• [Written exercise] Copy each line in which the string "with" occurs.

>> start Source data

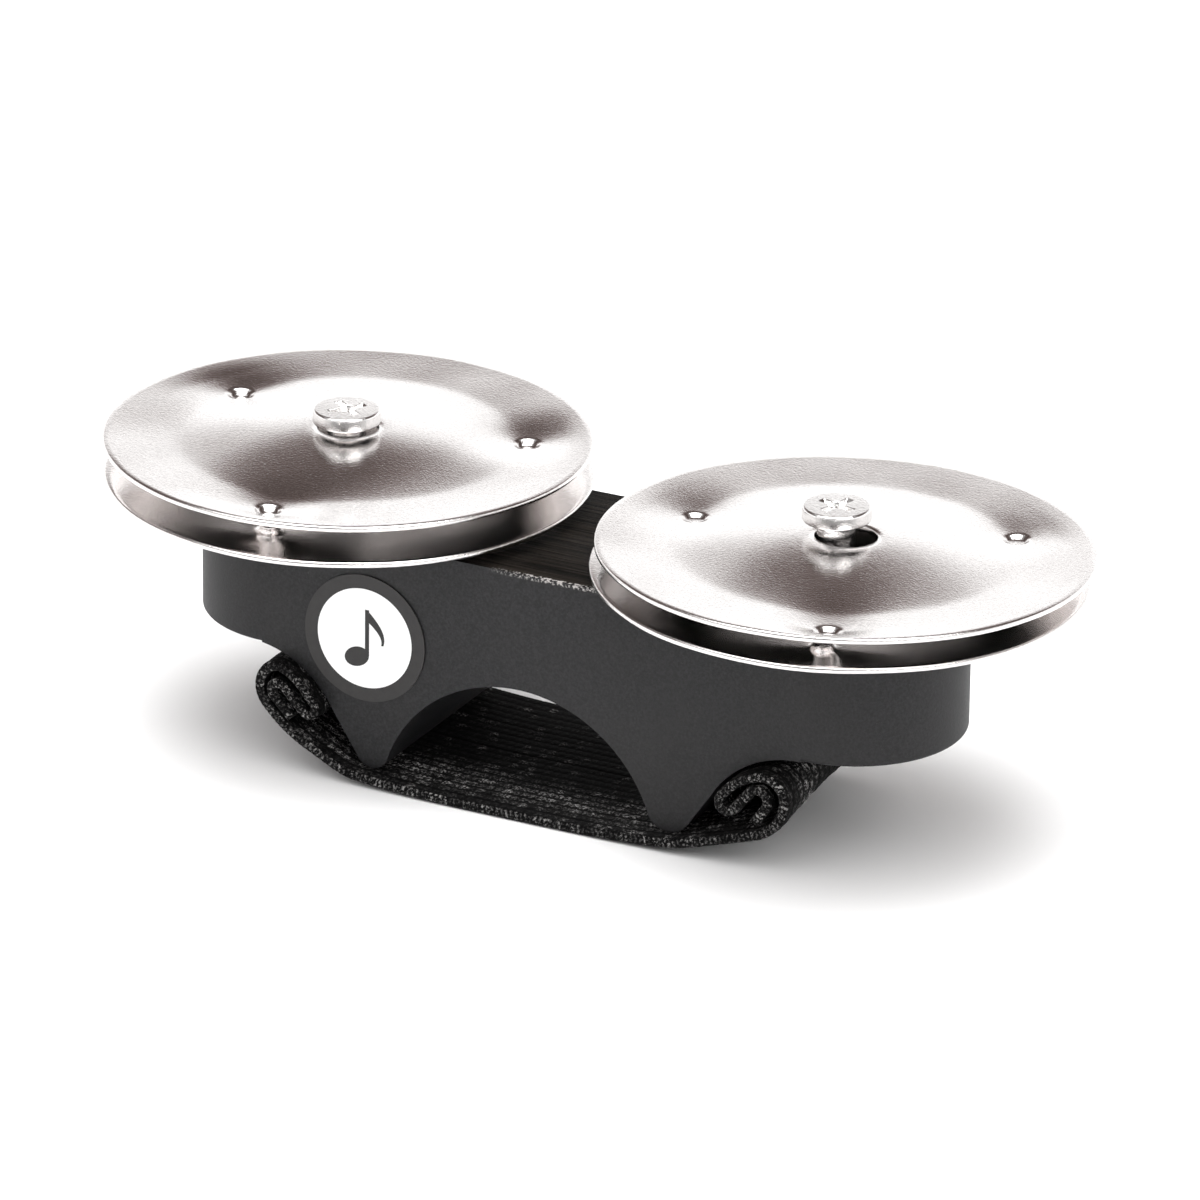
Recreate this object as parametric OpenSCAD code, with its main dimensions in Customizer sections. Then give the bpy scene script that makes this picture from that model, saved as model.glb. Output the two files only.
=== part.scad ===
// Two-finger jingle block: a wooden bridge worn on the fingers, held by an elastic strap
// under its feet, with a pair of steel jingles riding loosely on a screw at each end.
// X runs along the block, Y across it (front face at -Y), Z up; the strap lies on Z = 0.

/* [Block] */
// Length of the wooden block, end to end
block_l = 91; // [86:0.5:94]
// Width of the block across the fingers
block_w = 25.4; // [24:0.1:27]
// Height from the foot tips to the flat top
block_h = 26.5; // [25:0.5:30]
// Height of the left wing's underside above the foot tips
wing_left = 12.2; // [11.8:0.1:12.6]
// Height of the right wing's underside above the foot tips
wing_right = 11.4; // [11.0:0.1:12.0]
// Radius of the coves between wings and feet
cove_r = 12; // [11.8:0.1:12.2]
// Radius that rounds the lower edge of both ends
end_edge_r = 0.5; // [0.3:0.1:1]
// Radius of the finger arch
arch_r = 16.9; // [16.5:0.1:17.2]
// Height of the finger arch above the foot tips
arch_h = 12.9; // [12.4:0.1:13.4]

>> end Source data

• [Answer in full]
Recreate this object as parametric OpenSCAD code, with its main dimensions in Customizer sections. Then give the bpy scene script that makes this picture from that model, saved as model.glb. Output the two files only.
// under its feet, with a pair of steel jingles riding loosely on a screw at each end.